Because the family member’s rights are derived from their relationship to an EEA national, the same should happen when the relationship breaks down. However, there are circumstances where despite the relationship breakdown, family members can nevertheless remain in the UK. In legal terms they “retain their right of residence”.

Such a situation was recently the subject of the Asylum and Immigration Tribunal decision in OA (EEA – retained right of residence) Nigeria [2010] UKAIT 00003. The Tribunal reiterated the principles governing this area of law:

  • In order to acquire a retained right of residence, you must meet the following requirements:
    • Your marriage or civil partnership has been terminated; and
    • At the date of termination your spouse or civil partner (EEA national) was exercising his/her rights under EU law; and
    • You are employed, self-employed or self sufficient (or you are a family member of such a person); and
      • You were married or in a civil partnership for at least 3 years before you started your divorce proceedings; and you were living with your spouse or civil partner in the UK for at least one year or
      • you have custody of your child or a right of access to your child which must be exercised in the UK according to a court order or
      • there are other compassionate grounds such as domestic violence.
  • Under Community law a marriage or civil partnership is considered terminated when a decision has been made by a competent authority and this decision is final (Diatta v Land Berlin case decided by the European Court of Justice). In the UK it will be upon the issue of a decree absolute. Until the decree absolute is issued, even after the decree nisi, the marriage or civil partnership is existing for the purposes of EEA applications. The fact that parties no longer reside together or communicate with each other is not relevant. It follows that until your decree absolute is issued, you remain a family member of the EEA national.
  • Immediately after your decree absolute is issued and you meet the above requirements you acquire the right to reside in the UK.
  • If you have been residing in the UK for a continuous period of 5 years, under the EEA Regulations you acquire permanent residence rights. You can then make an application to the Home Office for a permanent residence card.

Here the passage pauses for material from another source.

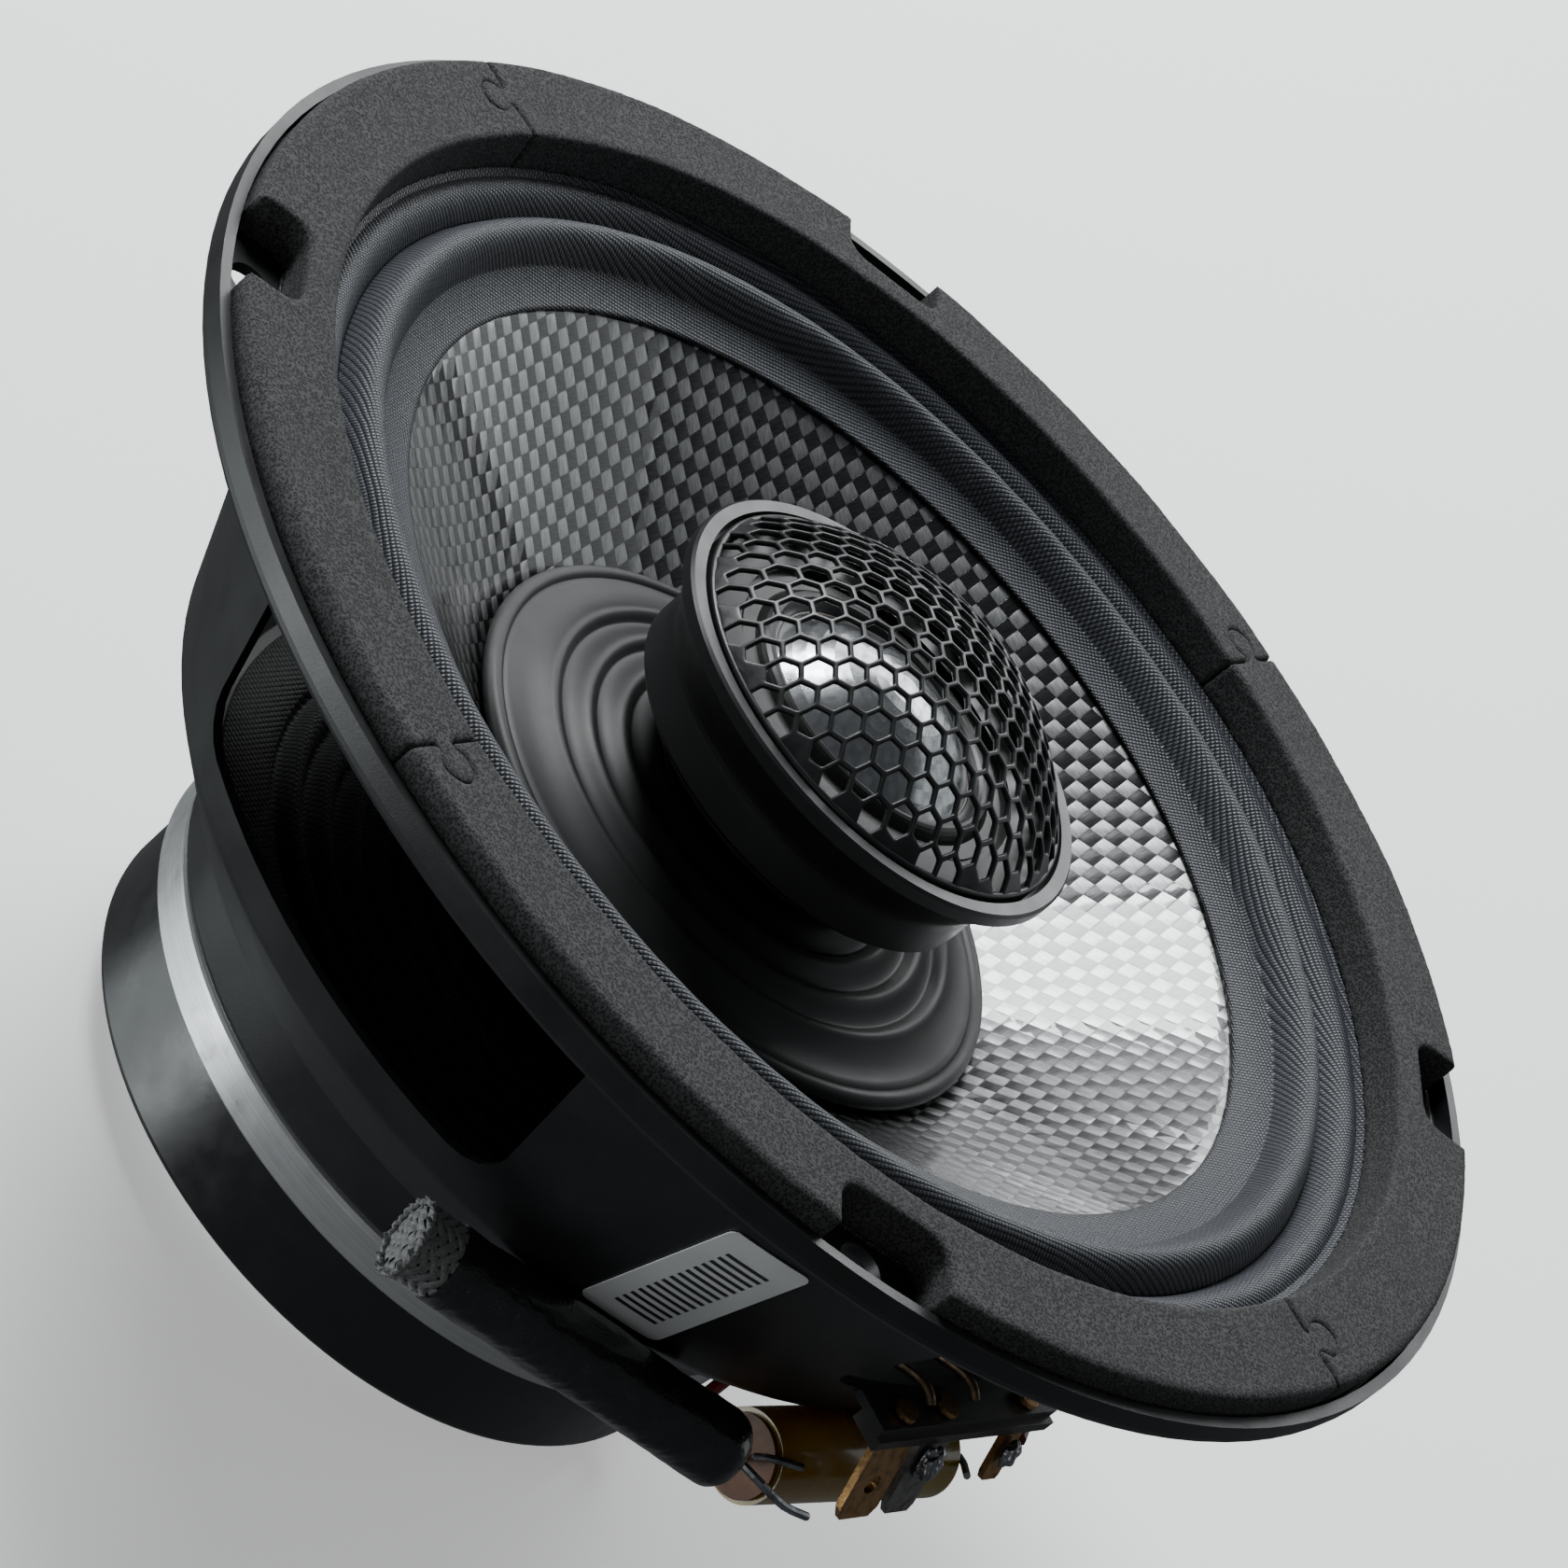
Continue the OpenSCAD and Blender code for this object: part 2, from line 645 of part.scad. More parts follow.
module tweeter_grille() color([0.1, 0.1, 0.11]) {
    tube(grille_r, grille_r - grille_t, pad_z, tw_rim_z);
    difference() {
        intersection() {
            translate([0, 0, tw_rim_z + grille_rise - grille_ball]) difference() {
                sphere(r = grille_ball);
                sphere(r = grille_ball - grille_t);
            }
            translate([0, 0, tw_rim_z]) cylinder(r = grille_r + 1, h = grille_rise + 1);
        }
        hex_holes();
    }
}

module tweeter_dome() color([0.5, 0.51, 0.53]) {
    ball = (dome_r * dome_r + dome_rise * dome_rise) / (2 * dome_rise);
    low = asin(dome_r / ball);
    turned(concat(
        arc([0, dome_z + dome_rise - ball], ball, 90 - low, 90, 10),
        reversed(arc([0, dome_z + dome_rise - ball], ball - dome_t, 90 - low, 90, 10))
    ));
}

module tweeter_surround() color([0.2, 0.2, 0.22]) {
    foot = dome_r + tw_former_t + glue;
    path = concat(
        roll(foot, dome_z, dome_r + 2.9, pad_z + 0.15, 1.1, 8),
        [[dome_r + 4.6, pad_z + 0.15]]
    );
    turned(band(path, -0.1, 0.1));
}

module tweeter_former() color([0.75, 0.6, 0.35])
    tube(dome_r + tw_former_t, dome_r, tw_core_top - tw_plate_t - 0.8, dome_z);

module tweeter_winding() color([0.72, 0.38, 0.2])
    tube(dome_r + tw_former_t + tw_winding_t, dome_r + tw_former_t,
        tw_core_top - tw_plate_t - 0.4, tw_core_top + 0.2);

// ---- terminals ----

module terminal_strip() color([0.09, 0.08, 0.07]) difference() {
    at(0, term_a, 0) translate([tab_r + 0.1, -strip_l / 2, strip_bottom])
        cube([strip_out - tab_r + 0.7, strip_l, strip_t]);
    strip_rivet_holes();
}

module strip_rivets() color([0.75, 0.7, 0.5])
    for (y = blade_y)
        at(0, term_a, 0) translate([strip_out - 1.6, y, strip_bottom - blade_t]) {
            cylinder(r = 0.8, h = tab_top - strip_bottom + blade_t + 0.3);
            translate([0, 0, tab_top - strip_bottom + blade_t]) cylinder(r = 1.3, h = 0.6);
        }

// The place where a lug's blade bends down from its foot under the strip
module lug_bend(y) { at(strip_out + 0.3, term_a, strip_bottom) translate([0, y, 0]) children(); }

// A lug: a riveted foot, and a blade that leans out, with chamfered tip and an optional eye
module lug(y, w, l, eye) {
    out = l * sin(splay);
    tip = -l * cos(splay);
    side_view = band([[-3.3, 0], [0, 0], [out, tip]], 0, -blade_t);
    front_view = [
        [-w / 2, 1], [-w / 2, tip + w / 6], [-w / 3, tip - 0.4],
        [w / 3, tip - 0.4], [w / 2, tip + w / 6], [w / 2, 1],
    ];
    lug_bend(y) difference() {
        intersection() {
            rotate([90, 0, 0]) translate([0, 0, -w / 2]) linear_extrude(w) polygon(side_view);
            translate([-5, 0, 0]) rotate([90, 0, 90]) linear_extrude(20) polygon(front_view);
        }
        if (eye > 0)
            translate([out * 0.55, 0, tip * 0.55]) rotate([0, 90 - splay, 0])
                translate([0, 0, -3]) cylinder(r = eye, h = 6);
        translate([-1.9, 0, -2]) cylinder(r = 0.8, h = 3);
    }
}

module positive_terminal() color([0.78, 0.72, 0.5]) lug(blade_y[0], wide_blade_w, blade_l, 1.1);
module negative_terminal() color([0.72, 0.7, 0.62]) lug(blade_y[1], narrow_blade_w, blade_l, 0);
module spare_terminal() color([0.8, 0.66, 0.4]) lug(blade_y[2], 2.8, blade_l * 0.7, 0);

// Solder on the outside of the blades, near their bends
module solder_joints() color([0.7, 0.71, 0.72])
    for (y = [blade_y[1], blade_y[2]])
        lug_bend(y) rotate([0, -splay, 0]) translate([0, 0, -2.6]) intersection() {
            sphere(r = 1.7);
            translate([0, -2, -2]) cube(4);
        }

// ---- crossover ----

module cap_place() { at(cap_pos_r, cap_a, cap_z) children(); }
module sleeve_place() { at(sleeve_pos_r, sleeve_a, sleeve_z) translate([0, 2, 0]) children(); }

module capacitor() color([0.85, 0.62, 0.1]) cap_place() rod(cap_d / 2, cap_l - 1.2);

module capacitor_ends() color([0.75, 0.5, 0.15]) cap_place()
    for (s = [-1, 1]) translate([0, s * (cap_l / 2 - 0.3), 0]) rod(cap_d / 2 - 0.5, 0.6);

module capacitor_leads() color([0.7, 0.7, 0.7]) {
    end_y = cap_l / 2 + 0.1;
    cap_place() {
        wire(spline([
            [0, -end_y, 0], [0.5, -end_y - 1.6, 0.8], [2.2, -end_y - 1, 3.4],
            [4, -end_y + 2.4, 4.4],
        ]), 0.8);
        wire(spline([
            [0, end_y, 0], [0.5, end_y + 1, 0.6], [2.4, end_y + 1, 2.6], [5.6, end_y - 2.2, 4.4],
        ]), 0.8);
    }
}

choke_r = sleeve_d / 2 - 1.3;
braid_r = sleeve_d / 2 - 0.5;
braid_l = 4; // how far the braid stands out of the shrink sleeve

module choke_core() color([0.2, 0.2, 0.2]) sleeve_place()
    translate([0, 3, 0]) rod(choke_r, sleeve_l - 10);

// Glass-fibre braid over the choke, open at one end
module braided_sleeve() color([0.35, 0.35, 0.35]) sleeve_place() difference() {
    translate([0, -braid_l / 2 - 1, 0]) rod(braid_r, sleeve_l + braid_l - 6);
    translate([0, -braid_l - 2, 0]) rod(choke_r, sleeve_l + braid_l);
}

// Heat-shrink sleeve: open over the braid, drawn to a blunt end
module shrink_sleeve() color([0.04, 0.04, 0.045]) sleeve_place() rotate([-90, 0, 0])
    translate([0, 0, -sleeve_l / 2]) difference() {
        turned([
            [0, 0],
            [sleeve_d / 2, 0],
            each arc([sleeve_d / 2 - 3, sleeve_l - 3], 3, 0, 90, 5),
            [0, sleeve_l],
        ]);
        translate([0, 0, -1]) cylinder(r = braid_r, h = sleeve_l - 1);
    }

module choke_lead() color([0.6, 0.6, 0.6])
    sleeve_place() wire(spline([
        [0, sleeve_l / 2 + 0.1, 0], [0.8, sleeve_l / 2 + 3, -0.2], [0.6, sleeve_l / 2 + 6.5, -1],
        [-0.8, sleeve_l / 2 + 10, -1.6],
    ]), 0.9);

// Black glue between the sleeve and the basket's shoulder
module glue_bead() color([0.03, 0.03, 0.03]) difference() {
    sleeve_place() translate([-3.4, -2, -1]) rod(2.8, sleeve_l * 0.6);
    sleeve_place() rod(sleeve_d / 2, sleeve_l + 10);
    turned(concat(
        [[0, 0]],
        [for (p = basket_path()) if (p.y < -12) p],
        [[0, foot_z]]
    ));
}

// ---- leads ----

// Tinsel leads: from the strip's rivets, in over the sill, to the back of the cone
module tinsel_leads() color([0.65, 0.5, 0.3]) {
    r1 = former_out + 9;
    for (y = [-7, 0.6])
        rotate([0, 0, term_a]) wire(spline([
            [strip_out - 1.6, y, tab_top + 0.8], [tab_r - 1, y, tab_top + 1.2],
            [tab_r - 8, y, tab_top - 2.2], [tab_r - 18, y, tab_top - 5],
            [r1 + 3, y, cone_z(r1) - 6.2], [r1, y, cone_z(r1) - 1.7],
        ]), 1.1);
}

// Tweeter leads: down beside the post, through the pole, out along the back and up to the strip
module tweeter_leads() color([0.35, 0.08, 0.08]) {
    back_z = yoke_back + 1.1;
    out_r = max(magnet_d, plate_d) / 2 + 1;
    for (s = [-0.82, 0.82])
        rotate([0, 0, lead_a]) wire([
            [lead_r, s, tw_yoke_floor + 1], [lead_r, s, pole_top], [lead_r, s, back_z + 1.4],
            [lead_r + 0.7, s, back_z + 0.4], [lead_r + 2, s, back_z], [yoke_d / 2, s, back_z],
            [magnet_d / 2 - 1.6, s, magnet_back - 1.3], [out_r - 0.6, s, magnet_back - 0.6],
            [out_r, s, magnet_back + 1.4], [out_r, s, foot_z - 1], [out_r + 1.6, s, foot_z + 4],
            [seat_r + 3.6, s, spider_z - sheet - 1.6], [spider_r + 2, s, spider_z - sheet - 1.6],
            [shoulder_r - 2.2, s, -wall_depth - 4.2],
            [shoulder_r + 3.5, 0.75 * s - 0.8, strip_bottom - 5.2 + 0.75 * s],
            [strip_out + 0.2, -5, strip_bottom - 3.6 + s],
            [strip_out + 1.1, -10, strip_bottom - 3 + s],
        ], lead_d);
}

// ---- label ----

// A blank paper label on the wall, on the strut between the +X and -Y windows
module label() color([0.93, 0.93, 0.92]) {
    label_w = 9.5;
    z0 = -wall_depth + 1.4;
    z1 = -10.5;
    intersection() {
        turned([
            [wall_r(z0) + 0.02, z0], [wall_r(z0) + 0.16, z0],
            [wall_r(z1) + 0.16, z1], [wall_r(z1) + 0.02, z1],
        ]);
        at(shoulder_r - 10, -strut_a, 0) rotate([90, 0, 90]) linear_extrude(40) polygon(rounded_loop([
            [-label_w / 2, z0, 1], [label_w / 2, z0, 1], [label_w / 2, z1 + 0.01, 1],
            [-label_w / 2, z1 + 0.01, 1],
        ]));
    }
}

basket();
gasket_segment(0);  // gasket_segment_1
gasket_segment(1);  // gasket_segment_2
gasket_segment(2);  // gasket_segment_3
gasket_segment(3);  // gasket_segment_4
surround();
spider();
cone();
dust_boot();
coil_former();
coil_winding();
top_plate();
plate_rivets();
ferrite_magnet();
t_yoke();
shorting_ring();
tweeter_post();
post_screw();
tweeter_housing();
tweeter_yoke();
tweeter_magnet();
tweeter_plate();
tweeter_face_ring();
grille_pad();
tweeter_grille();
tweeter_surround();
tweeter_dome();
tweeter_former();
tweeter_winding();
terminal_strip();
strip_rivets();
positive_terminal();
negative_terminal();
spare_terminal();
solder_joints();
capacitor();
capacitor_ends();
capacitor_leads();
choke_core();
braided_sleeve();
shrink_sleeve();
choke_lead();
glue_bead();
tinsel_leads();
tweeter_leads();
label();
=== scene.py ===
"""Looks of a two-way coaxial car speaker.

It has a woven cone, a cloth surround, a foam gasket, a ribbed boot and a tweeter under hex mesh.
Lengths are in millimetres until a mesh is made, in the CAD frame: +Z is the speaker's axis, and
z = 0 is the flange's back.
"""
import math
import random

import bmesh
import bpy
import numpy as np
from mathutils import Matrix, Quaternion, Vector, noise


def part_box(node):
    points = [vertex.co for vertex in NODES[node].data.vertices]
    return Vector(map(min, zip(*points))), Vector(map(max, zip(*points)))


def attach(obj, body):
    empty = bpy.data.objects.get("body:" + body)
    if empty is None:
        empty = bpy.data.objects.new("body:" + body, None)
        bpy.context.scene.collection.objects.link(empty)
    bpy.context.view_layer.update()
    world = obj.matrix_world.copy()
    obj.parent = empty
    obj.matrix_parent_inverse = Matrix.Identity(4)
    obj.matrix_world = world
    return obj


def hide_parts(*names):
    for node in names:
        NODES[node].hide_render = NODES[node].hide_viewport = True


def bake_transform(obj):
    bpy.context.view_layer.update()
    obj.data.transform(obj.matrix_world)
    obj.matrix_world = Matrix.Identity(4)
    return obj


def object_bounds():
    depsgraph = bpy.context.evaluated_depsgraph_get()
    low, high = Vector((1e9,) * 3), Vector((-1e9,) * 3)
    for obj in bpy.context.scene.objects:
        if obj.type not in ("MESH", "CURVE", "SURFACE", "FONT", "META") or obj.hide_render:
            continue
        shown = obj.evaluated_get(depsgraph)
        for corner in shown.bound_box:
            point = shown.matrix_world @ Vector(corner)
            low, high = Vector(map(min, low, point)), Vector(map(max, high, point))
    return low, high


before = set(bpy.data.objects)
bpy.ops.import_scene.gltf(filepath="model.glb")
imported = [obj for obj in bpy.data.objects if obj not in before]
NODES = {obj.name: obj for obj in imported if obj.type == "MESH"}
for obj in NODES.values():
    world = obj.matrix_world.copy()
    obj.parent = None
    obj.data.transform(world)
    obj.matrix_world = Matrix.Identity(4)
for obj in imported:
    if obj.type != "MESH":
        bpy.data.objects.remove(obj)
cad_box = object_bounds()
MM = 0.001


def top(node):
    """The highest corner of a CAD node, in millimetres."""
    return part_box(node)[1] / MM


def low(node):
    """The lowest corner of a CAD node, in millimetres."""
    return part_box(node)[0] / MM


# ---- camera, floor and lights ----

CAMERA_AZIMUTH, CAMERA_ELEVATION, CAMERA_ROLL = -72.48, 28.09, 49.17
CAMERA_DISTANCE = 0.5475
AIM = Vector((0.66, -4.47, -7.56)) * MM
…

The Asylum and Immigration Tribunal has left open one issue that may cause significant problems in practice. The issue is one of meeting the evidential requirements.

For example: a 3rd country national resides in the UK with his spouse or civil partner who is an EEA national for 4 years, say from January 2005. The divorce proceedings start in February 2009 but will not be completed until August 2010. Until the decree absolute is issued, the 3rd county national remains a family member of an EEA national with a right to reside in the UK, as will likely be confirmed by his residence card. After 5 years of continuous residence in the UK he applies for a permanent residence card, say in January 2010. In January 2010 he is still married to an EEA national, so cannot claim the retained right of residence. He applies as a family member of an EEA national, but because the parties are not on amicable terms, he is not able to provide evidence that the EEA spouse has been exercising free movement rights (e.g. pay slips) and most importantly is unable to provide the EEA spouse’s passport.

If he makes his application for a permanent residence card after the decree absolute, as a person who has retained the right of residence, the evidential difficulties do not disappear. He is still required to provide evidence that his spouse was exercising treaty rights (economically active or self-sufficient) on the day of termination of the marriage (the day of the decree absolute). The Tribunal has not yet recognised that when a marriage breaks down, it is unlikely that the parties want to cooperate with each other and share documents.

It remains to be seen whether the issue will reach a higher court, or indeed be reconsidered by the AIT so that the evidential requirements issue is resolved. Otherwise, the main purpose of this regulation which was to safeguard family life and human dignity is likely to be more painful than was intended (see “the Citizens Directive” 2004/38EC, preamble point 15).